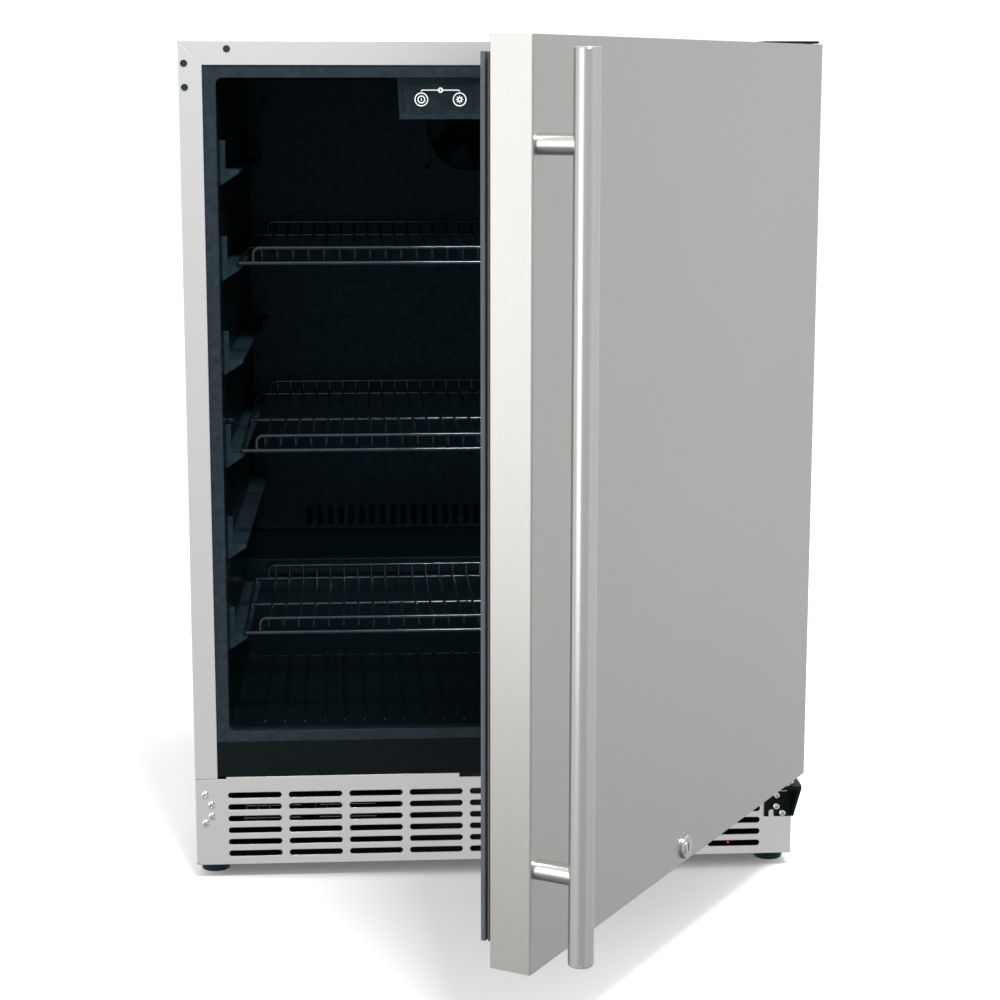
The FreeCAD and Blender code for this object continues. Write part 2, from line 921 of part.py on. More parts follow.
# ---- feet ------------------------------------------------------------------------------------
def foot(x, y):
    """A screw-in levelling foot."""
    pad = Part.makeCone(foot_low_radius, foot_top_radius, foot_height - 3, point(x, y, 0), AXIS_Z)
    disc = rod_z(foot_top_radius, x, y, foot_height - 3, foot_height)
    stem = rod_z(stem_radius, x, y, foot_height, foot_height + stem_length)
    return pad.fuse([disc, stem]).removeSplitter()


def foot_places():
    return {
        "front_left_foot": (-foot_x, foot_from_front),
        "front_right_foot": (foot_x, foot_from_front),
        "rear_left_foot": (-foot_x, foot_rear),
        "rear_right_foot": (foot_x, foot_rear),
    }


def foot_nuts():
    low = foot_height + pan_sheet
    nuts = []
    for x, y in foot_places().values():
        bore = rod_z(stem_radius + running_gap, x, y, 0, FAR)
        nuts.append(hexagon(x, y, low, low + nut_thick, nut_across).cut(bore))
    return Part.makeCompound(nuts)


# ---- hinges ----------------------------------------------------------------------------------
def top_hinge():
    """An angled plate: an L on the front flange and a tab forward over the door."""
    arm_low = height - top_arm_low
    arm = block((top_arm_inner, bracket_edge), (-hinge_plate, 0), (arm_low, height))
    leg = block((side_arm_inner, bracket_edge), (-hinge_plate, 0), (height - side_arm_low, height))
    tab = block(
        (top_arm_inner, bracket_edge),
        (pivot_y - tab_reach, 0),
        (height - top_tab_thick, height),
    )
    corner = [e for e in tab.Edges if e.BoundBox.ZLength > 1 and e.BoundBox.YMax < pivot_y]
    tab = tab.makeFillet(8.0, corner)
    holes = hole_rods(top_hinge_holes, screw_radius, -FAR, FAR)
    pin_hole = rod_z(pin_radius, pivot_x, pivot_y, 0, FAR)
    return arm.fuse([leg, tab]).removeSplitter().cut(holes + [pin_hole])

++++

- What is asked -
Write out a verbatim copy of the data, beginning with its first line and ending with the line that contains "return pad.fuse([disc, stem]).removeSplitter()".

- Complete output -
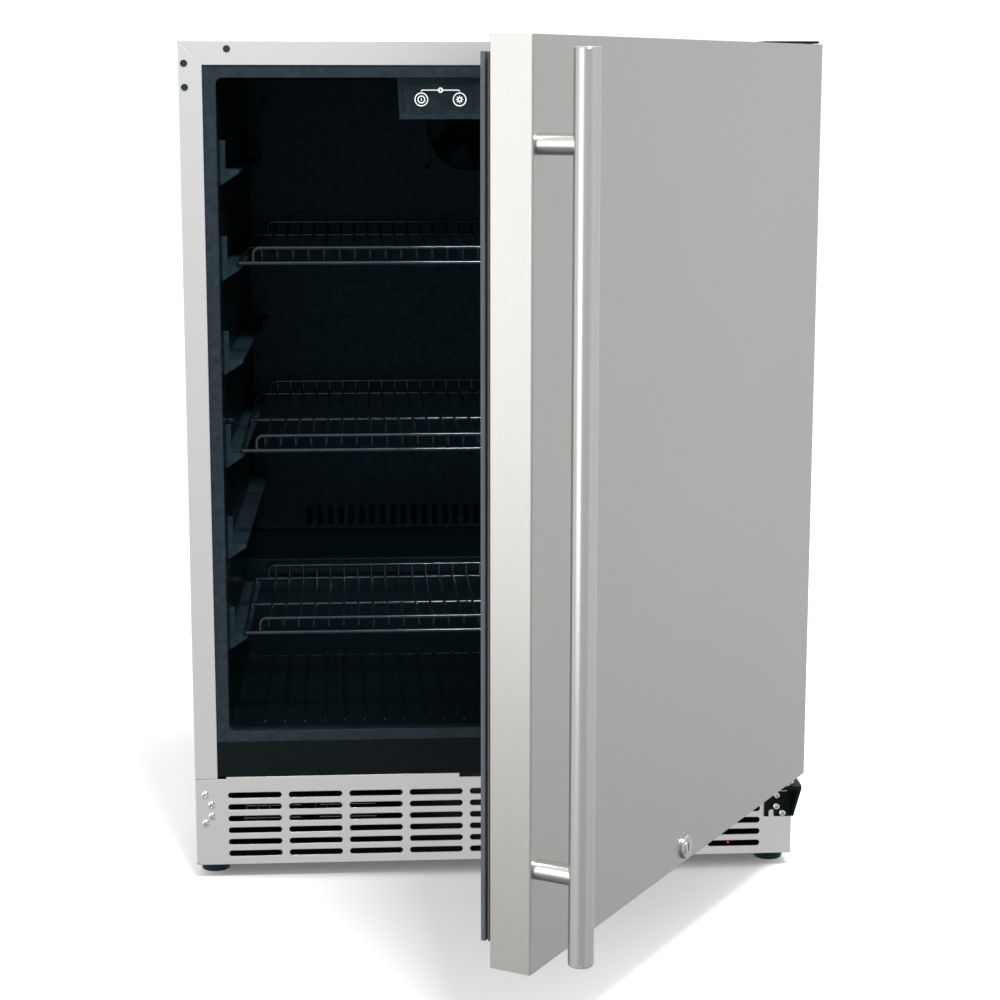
The FreeCAD and Blender code for this object continues. Write part 2, from line 921 of part.py on. More parts follow.
# ---- feet ------------------------------------------------------------------------------------
def foot(x, y):
    """A screw-in levelling foot."""
    pad = Part.makeCone(foot_low_radius, foot_top_radius, foot_height - 3, point(x, y, 0), AXIS_Z)
    disc = rod_z(foot_top_radius, x, y, foot_height - 3, foot_height)
    stem = rod_z(stem_radius, x, y, foot_height, foot_height + stem_length)
    return pad.fuse([disc, stem]).removeSplitter()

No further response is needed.